The Warsaw event is to be followed by a similar conference in The Netherlands (Photo: Sebastian Deptula)
The Warsaw event is to be followed by a similar conference in The Netherlands (Photo: Sebastian Deptula)

The Polish foreign ministry will on Thursday (10 September) host a donors’ conference in Warsaw for a project aimed at countering Russian propaganda.

Polish media says delegates from 35, mostly European, states, but also from Canada and the US, are to take part at the level of ministers and deputy ministers.

The initiative was born out of a Dutch-funded study by the European Endowment for Democracy (EED), an EU-linked foundation in Brussels.

The Netherlands already paid €500,000 for the EED report in reaction to Russia’s disinformation campaign on who shot down flight MH17 in Ukraine last year, killing hundreds of Dutch nationals.

It has pledged another €1.5 million for the scheme, while Poland has pledged €1 million.

The Warsaw meeting is to be followed up by a second donors’ conference in the Netherlands in the near future.

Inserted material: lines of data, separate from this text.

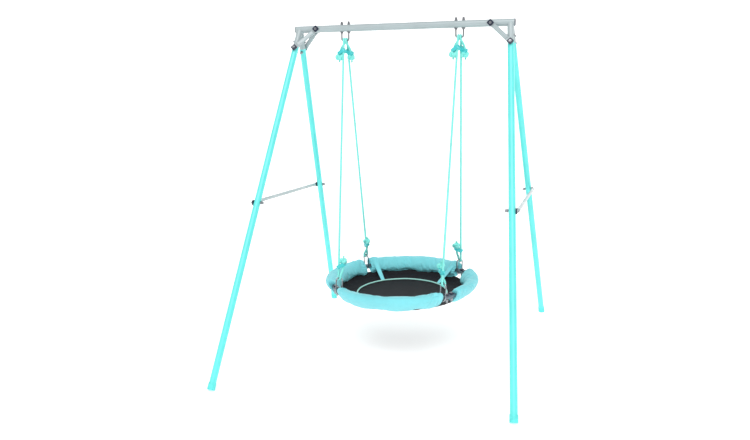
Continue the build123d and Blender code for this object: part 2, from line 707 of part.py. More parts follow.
with BuildPart() as ring_nuts:
    for angle in bolt_angles:
        face = ring_vector(angle) * RING_RADIUS + z_axis * (RING_Z - ring_face)
        dome_nut(face, -z_axis, RING_BOLT_RADIUS)
save_seat(ring_nuts, "ring_nuts")

# Padded sleeves: a leaning oval of foam and cloth round each stretch of the ring.
# The left one reaches over the rear seam, with a pocket for the bolts there.
long_span = 180 - 2 * SLEEVE_START
short_span = 2 * SIDE_SLEEVE_END
sleeves = {
    "right": (-SIDE_SLEEVE_END, short_span),
    "rear": (SLEEVE_START, long_span),
    "left": (180 - LONG_SIDE_SLEEVE_END, SIDE_SLEEVE_END + LONG_SIDE_SLEEVE_END),
    "front": (180 + SLEEVE_START, long_span),
}
oval_turn = 90 - SLEEVE_LEAN
for name, (start, span) in sleeves.items():
    with BuildPart() as sleeve:
        with BuildSketch(ring_plane(start)) as section:
            with Locations((SLEEVE_RADIUS, SLEEVE_Z)):
                Ellipse(SLEEVE_LONG, SLEEVE_SHORT, rotation=oval_turn)
            with Locations((RING_RADIUS, RING_Z)):
                Circle(RING_TUBE_RADIUS + GAP, mode=Mode.SUBTRACT)
        revolve(section.sketch, axis=Axis.Z, revolution_arc=span)
        if name == "left":
            with BuildSketch(ring_plane(start)) as pocket:
                with Locations((RING_RADIUS, RING_Z)):
                    Rectangle(2 * POCKET_CAP_HALF, POCKET_ABOVE, align=(Align.CENTER, Align.MIN))
                    Rectangle(2 * POCKET_NUT_HALF, POCKET_BELOW, align=(Align.CENTER, Align.MAX))
            pocket_span = LONG_SIDE_SLEEVE_END - POCKET_END
            revolve(pocket.sketch, axis=Axis.Z, revolution_arc=pocket_span, mode=Mode.SUBTRACT)
    save_seat(sleeve, f"sleeve_{name}")

# Mat: a flat round of mesh, its sloping wall, and the cord binding sewn between them
with BuildPart() as mat:
    with BuildSketch(Plane.XY.offset(MAT_Z)):
        Circle(MAT_RADIUS)
    extrude(amount=MAT_THICKNESS)
save_seat(mat, "mat")

wall_foot = MAT_Z + MAT_THICKNESS + TOUCH
with BuildPart() as mat_wall:
    with BuildSketch(Plane.XZ) as section:
        with BuildLine():
            Polyline(
                (MAT_RADIUS - MAT_THICKNESS - 1, wall_foot),
                (MAT_RADIUS, wall_foot),
                (WALL_TOP_RADIUS + 2, WALL_TOP_Z - 2),
                (WALL_TOP_RADIUS, WALL_TOP_Z),
                close=True,
            )
        make_face()
    revolve(section.sketch, axis=Axis.Z)
save_seat(mat_wall, "mat_wall")

with BuildPart() as binding:
    with BuildSketch(Plane.XZ) as section:
        with Locations((MAT_RADIUS - 2 * BINDING_RADIUS, wall_foot + BINDING_RADIUS)):
            Circle(BINDING_RADIUS)
    revolve(section.sketch, axis=Axis.Z)
save_seat(binding, "mat_binding")

# Webbing straps: over the top of the long sleeves' ends and straight down to the mat
toward_mat = Vector(-sin(radians(SLEEVE_LEAN)), -cos(radians(SLEEVE_LEAN)))
inward_up = Vector(-cos(radians(SLEEVE_LEAN)), sin(radians(SLEEVE_LEAN)))


def strap_edge(lift):
    """One face of a strap in section, from the sleeve's top to the mat's edge."""
    edge = []
    for step in range(STRAP_STEPS + 1):
        turn = radians(180 + (STRAP_LEAVES_AT - 180) * step / STRAP_STEPS)
        down = toward_mat * ((SLEEVE_LONG + lift) * cos(turn))
        edge.append(Vector(SLEEVE_RADIUS, SLEEVE_Z) + down + inward_up * ((SLEEVE_SHORT + lift) * sin(turn)))
    run = (Vector(STRAP_FOOT_RADIUS, STRAP_FOOT_Z) - edge[-1]).normalized()
    edge.append(Vector(STRAP_FOOT_RADIUS, STRAP_FOOT_Z) + Vector(run.Y, -run.X) * (lift - GAP))
    return edge


strap_outline = strap_edge(GAP) + strap_edge(GAP + STRAP_THICKNESS)[::-1]
strap_centres = [sign * (SLEEVE_START + STRAP_WIDTH_ANGLE / 2) for sign in (-1, 1)]
strap_centres += [180 + angle for angle in strap_centres]
with BuildPart() as straps:
    for angle in strap_centres:
        with BuildSketch(ring_plane(angle - STRAP_WIDTH_ANGLE / 2)) as section:
            with BuildLine():
                Polyline(*[(point.X, point.Y) for point in strap_outline], close=True)
            make_face()
        revolve(section.sketch, axis=Axis.Z, revolution_arc=STRAP_WIDTH_ANGLE)
save_seat(straps, "mat_straps")
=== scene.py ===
import bpy
import json
import math
import numpy as np
from mathutils import Matrix, Vector, noise
from mathutils.bvhtree import BVHTree


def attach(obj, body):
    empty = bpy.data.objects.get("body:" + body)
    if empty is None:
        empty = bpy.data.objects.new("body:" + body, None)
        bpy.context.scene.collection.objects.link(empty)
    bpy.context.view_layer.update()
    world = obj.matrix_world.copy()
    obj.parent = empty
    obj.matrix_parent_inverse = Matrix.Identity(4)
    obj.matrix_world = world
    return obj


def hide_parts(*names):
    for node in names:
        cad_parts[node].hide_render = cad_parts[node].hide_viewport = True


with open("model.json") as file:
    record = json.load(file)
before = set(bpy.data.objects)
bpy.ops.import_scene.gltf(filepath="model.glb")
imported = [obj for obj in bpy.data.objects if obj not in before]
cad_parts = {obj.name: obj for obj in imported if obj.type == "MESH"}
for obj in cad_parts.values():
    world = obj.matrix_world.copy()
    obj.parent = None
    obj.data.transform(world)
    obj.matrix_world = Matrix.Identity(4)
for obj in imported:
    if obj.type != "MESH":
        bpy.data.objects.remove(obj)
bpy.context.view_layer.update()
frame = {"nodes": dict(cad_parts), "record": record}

# Driving sizes, in metres
HANGER_X = 0.348
PIVOT_Z = 1.883
RING_RADIUS = 0.425
RING_Z = 0.415
SEAT_TILT = math.radians(3.5)
RING_TUBE = 0.0125
ROPE_BULK = 0.0071
ROPE_SPREAD = 0.0065
HOOK_TOP = 0.0829
HOOK_TWIST = 13
TAIL_START = 0.055
TAIL_END = 0.093
TAIL_ASIDE = 0.025
WRAP = 0.0113
SLEEVE_RADIUS = 0.423
SLEEVE_Z = 0.412
SLEEVE_LEAN = math.radians(40)
CORNERS = [(end, side) for end in (-1, 1) for side in (-1, 1)]
NAMES = {(-1, -1): "front_left", (-1, 1): "front_right", (1, -1): "rear_left", (1, 1): "rear_right"}


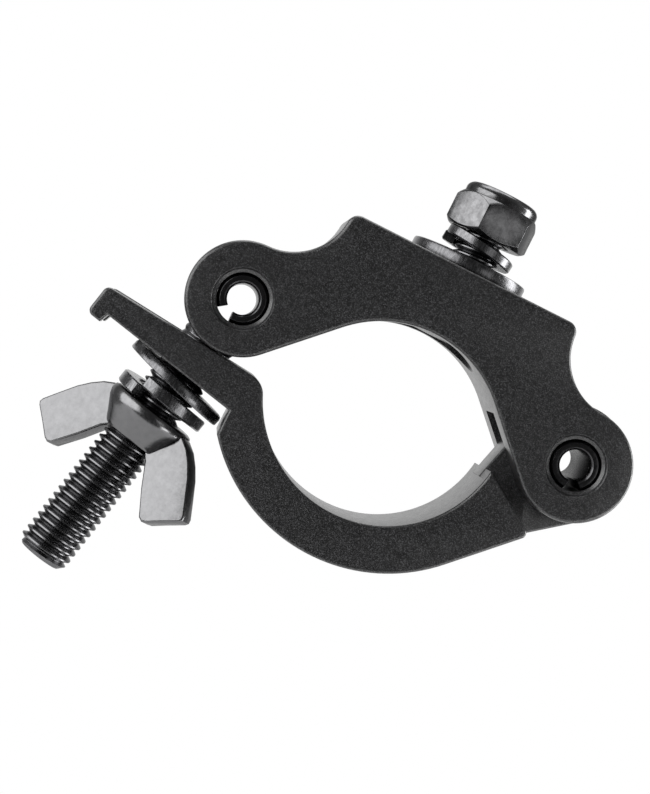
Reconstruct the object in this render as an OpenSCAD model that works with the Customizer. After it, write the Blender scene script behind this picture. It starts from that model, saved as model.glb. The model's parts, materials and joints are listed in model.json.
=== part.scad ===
// Half coupler for 48 to 51 mm tube: a saddle jaw, a hinged lower jaw closed by a swing bolt
// with a wing nut, and an M10 bolt that carries the equipment.
// Frame: origin on the tube axis at mid width, +Y along the tube, +Z along the mounting bolt.

/* [Jaws] */
// Width of both jaws along the tube
jaw_w = 30; // [26:1:34]
// Radius of the saddle that seats the tube
bore_r = 25; // [24:0.5:25.5]
// Distance of each pin from the mounting bolt axis
pin_x = 38.8; // [38:0.1:40]
// Height of the pins above the tube axis
pin_z = 13.7; // [13:0.1:14.5]
// Height of the flat mounting face above the tube axis
flat_z = 40; // [39:0.5:42]
// Distance of the cove centres from the middle of the saddle
cove_x = 39.4; // [39:0.1:40]
// Radius of the coves beside the mounting face
cove_r = 12.9; // [12:0.1:13.4]
// Width of the slots that the tongue and the bolt eye sit in
slot_w = 12.8; // [12.7:0.1:13.4]
// Radius of the cutter that leaves those slots
slot_r = 19.5; // [18:0.5:20]

/* [Lower jaw] */
// Radius of its seat
seat_r = 26; // [25:0.5:27]
// Radius of its back
back_r = 36.6; // [35:0.1:38]
// Gap that stays between the closed ear and the lug above it
ear_gap = 0.3; // [0.2:0.1:1]
// Slope of the ear's upper face
ear_slope = 5.4; // [4:0.1:7]
// Depth of the hook lip at the end of the ear
lip_h = 2.1; // [1.5:0.1:3]
// Width of the fork that the swing bolt drops into
fork_w = 13; // [12.5:0.1:14]
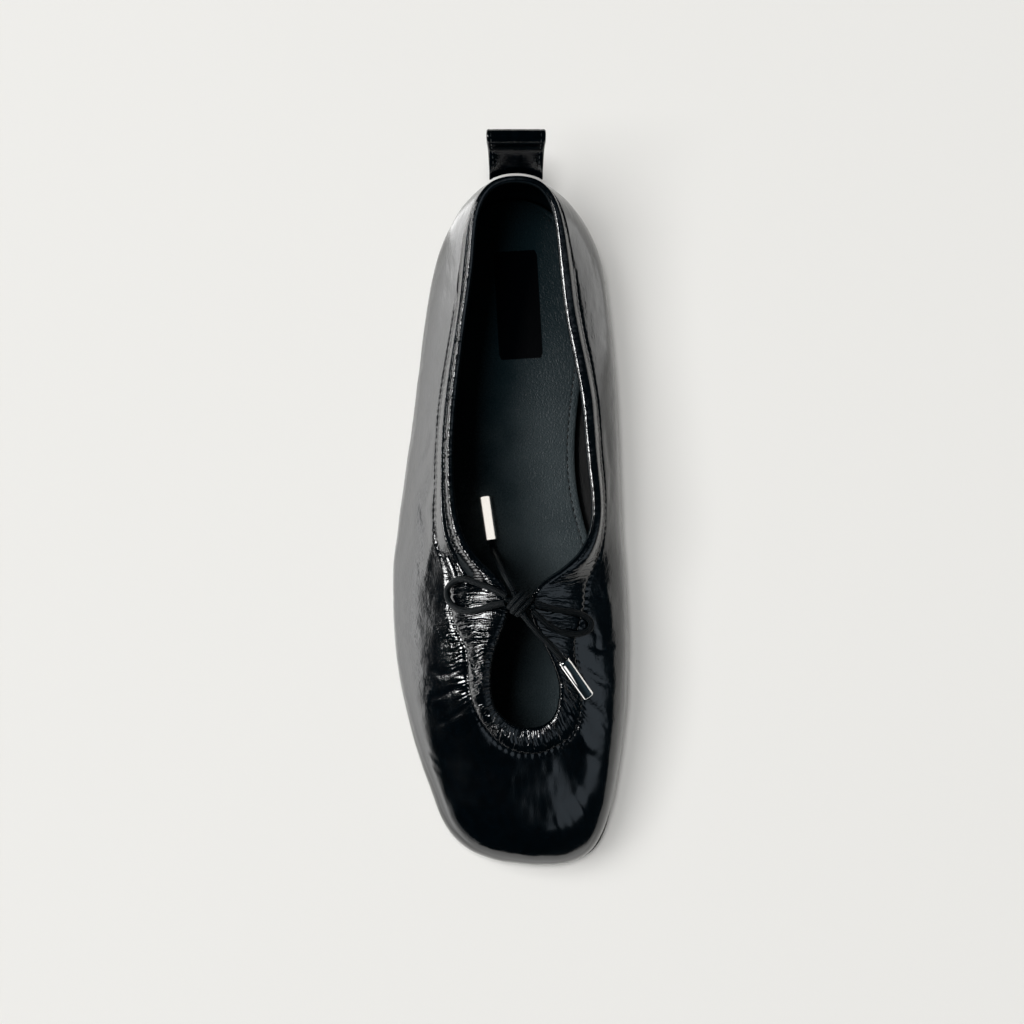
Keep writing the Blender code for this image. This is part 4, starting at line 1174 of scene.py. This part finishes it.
def makeTab():
    s = tab
    grid = upperSkin(np.arange(240) / 240 * wayRound, 3, 24, (1.0, 0.5, 0.0))[0]
    rim = topHeights["back"] + last["rim"] / 2
    sewnTop = topHeights["back"] - s["drop"]
    lean = np.array([math.sin(s["lean"]), math.cos(s["lean"])])
    behind = np.array([math.cos(s["lean"]), -math.sin(s["lean"])])
    near = last["casingRaise"] + s["seat"] + s["thick"] / 2
    far = near + s["thick"] + last["gap"]
    heights = sewnTop - s["sewn"] * np.array([1.0, 0.66, 0.33, 0.0])
    root = np.array([backSurface(grid, 0, sewnTop) + near, rim])
    top = root + lean * s["rise"]
    roll = s["roll"]
    front = [root + lean * s["rise"] * share + behind * s["puff"] for share in (0.22, 0.45, 0.70)]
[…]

The EU foreign service, in a separate project, has also put together a new communications cell of what one EU official has called “myth-busters”, which is being led by Giles Portman, a seconded British official.

The EED had initially considered launching a new TV broadcaster.

But lack of funds, as well as questions on who would control the enterprise, led it to instead propose what its staff call a “content factory” – the production of Russian language material, aimed primarily at the internet in former Soviet countries on the EU fringe, such as Moldova, which can be used by existing media outlets.

It has also proposed creating a new “centre of excellence” to train Russian-language journalists.

Bert Koenders, the Dutch foreign minister, told press in Brussels in July the content factory will “give the tools and the capacities for Russian language [media] and Russian social media to work on the basis of objective information … with the exchange of different viewpoints”.

Grzegorz Schetyna, his Polish counterpart, said it will be “something which doesn’t use the language of propaganda, of aggression, but which has real, reliable information”.

He added that the first material is to be available early next year.